Hi—Yes I know time has passed but the stories I tell are on time warp and as such are fresh as yesterday.
So to continue, remember the Big Night was to celebrate the 40th anniversary of SOAR, the Streeterville Organization of Active Residents. This is a posh neighborhood, one of the wealthiest in the U.S. A lot of talents with big names live in its borders between Oak Street and the Chicago River and from Michigan Avenue to the shore of Lake Michigan.
It gets its name from George Streeter who in the late 1880s wrecked his cruise boat on a sandbar just off the lake shore. When the city of Chicago planned to build Lake Shore Drive, he made a claim against the city claiming this land was his. For years that became decades, he was a thorn in the side of progress and the City of Chicago. In 1918, he was jailed. The courts ruled out his claim. He lost the battle but won a place in history.
Although the area is filled with the rich and famous and their real estate the most expensive in Chicago, it is George Streeter, with his longevity as a squatter that Streeterville is named after.
Now begins the round about story that leads to my student, John Holabird, a WWII hero and famous architect. The great German architect Ludwig Mies van der Rohe came to the United States in 1938. The Nazis had shut down his avant garde Bauhaus School of Architecture. For many years he lived in Streeterville in an apartment at 200 East Pearson. It is said he lived here in an environment that was an “antitheses of the architectural style he favored and taught.
Everyone knows the affect he had on our Chicago skyline with his “less is more” style of skyscrapers built like boxes of steel and glass.
Dirk Lohan, the grandson of Mies van der Rohe, lives in Streeterville on Lake Shore Drive and has for years. He was our invited eminent speaker for SOAR”s 40th Anniversary Blueprints Gala. . He came to America 40 years ago from West Germany to study with his illustrious grandfather who taught architecture at the Illinois Institute of Technology. Lohan’s talk was much about his life working with Mies through the years.

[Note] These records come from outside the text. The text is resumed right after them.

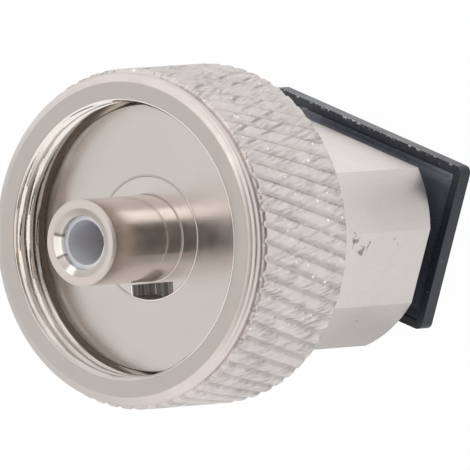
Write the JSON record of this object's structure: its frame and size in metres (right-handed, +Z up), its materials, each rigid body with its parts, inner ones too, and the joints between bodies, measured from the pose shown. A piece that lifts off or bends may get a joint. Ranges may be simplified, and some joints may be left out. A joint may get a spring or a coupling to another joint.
{
  "type": "reflectometer fiber adapter",
  "caption": "Optical adapter: knurled coupling nut and ferrule sleeve tube on one side, rectangular push-pull plug port with a dust cap on the other.",
  "frame": {"origin": "on the common axis, at the dust cap's rear face, on which the part stands", "axes": "+Z up the axis towards the sleeve tube's tip, +X along the long side of the plug port, +Y towards the port's key side"},
  "size_m": [0.0188, 0.0188, 0.0245],
  "materials": {
    "nickel_plate": "nickel plated, satin",
    "spring_steel": "satin",
    "zirconia": "polished ceramic",
    "latch_polymer": "moulded",
    "black_polymer": "moulded, satin"
  },
  "bodies": {
    "dust_cap": {"dust_cap": "black_polymer"},
    "adapter_body": {"receptacle_body": "nickel_plate", "sleeve_holder": "nickel_plate", "split_sleeve": "zirconia", "latch_insert": "latch_polymer", "retaining_ring": "spring_steel"},
    "coupling_nut": {"coupling_nut": "nickel_plate"}
  },
  "joints": [
    {"name": "cap_pull", "type": "slide", "parent": "dust_cap", "child": "adapter_body", "axis": [0, 0, 1], "range_m": [0, 0.012]},
    {"name": "nut_spin", "type": "hinge", "parent": "adapter_body", "child": "coupling_nut", "pos_m": [0, 0, 0.0165], "axis": [0, 0, 1], "continuous": true}
  ]
}
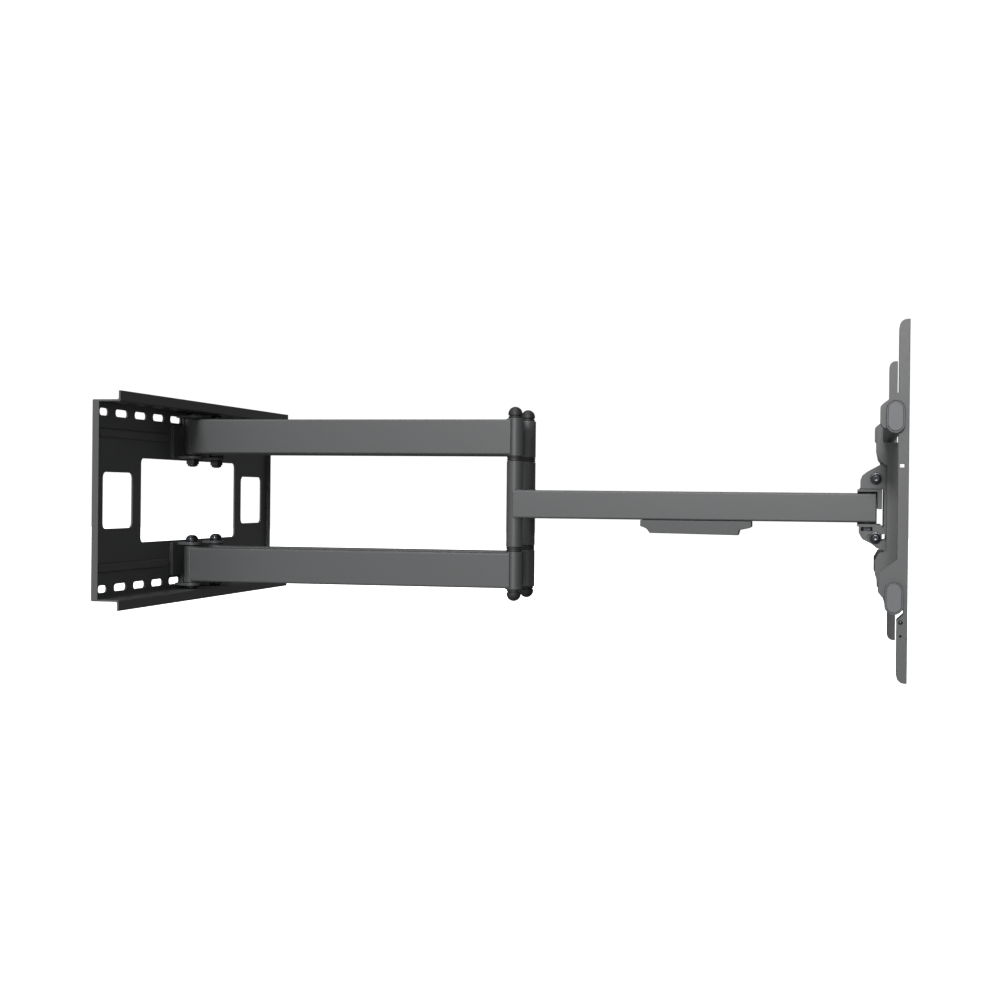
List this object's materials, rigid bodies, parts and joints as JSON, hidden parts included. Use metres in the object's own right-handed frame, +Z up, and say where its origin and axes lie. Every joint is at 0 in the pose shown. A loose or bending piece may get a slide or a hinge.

Now the end of my story. John Holabird lived at 200 E. Person for years in the same apartment Mies had occupied. John had long credits as a third generation architect of the dynasty of Holabird & Root architectural firm. The apartment was old. It was comfortable and welcoming. The only thing fashionable about it was its Streeterville address. Odd isn’t it, that Mies a disciple of steel & glass, open areas as spare as a Quaker chair, enjoyed old fashion intimacy in his own living space.
In my watercolor classes at the Old Town Triangle many students came to study after they retired from their professions. John Holabird was one. Already an accomplished artist he was a great influence on the class. He was very interested in my work – especially my paintings of WWII. I did a painting—“Battle of Pointe du Hoc, D-Day June 1944”- he was especially interested in. It showed the US Rangers assaulting the German fortifications at The battle for Pointe du Hoc. The Germans considered the Pointe unassailable due to the battery in position at the top of the cliffs that loomed l00 feet above the Atlantic Ocean. The US Rangers, 2nd Battalion, 225 strong facing steady gunfire firing down upon them, managed to raffle up the steep cliffs in 90 minutes but at great cost. Only 40 Rangers survived the assault.
John died in 2009 at age 88. It was then at his funeral I learned about his WWII record and that he was a recognized war hero. He was in class for nearly 10 years. Deeply interested in my work as an historical artist—yet I knew nothing of the story I am about to repeat to you. His friend Kitty Weese, widow of another great architect Harry Weese and also my student at the same time John was, never told me about his war record.
It is impressive. He served in the Army in the Army Corps of Engineers, did parachute duty and received a Silver Star for his part in taking a dangerous German held bridge in Holland. “In broad daylight, facing German guns, Mr. Holabird and fellow soldiers paddled boats across a river to reach the bridge, and captured it that night. The episode was immortalized in the 1977 movie “A Bridge Too far” with Robert Redford playing the part of John Holabird.
I cannot look at my painting of “Pointe du Hoc” or the one of “Omaha Beach” and its 10,000 white crosses for the unknown soldiers who fought and fell on the beaches of Normandy without thinking of John’s service.
My students taught me more than I taught them.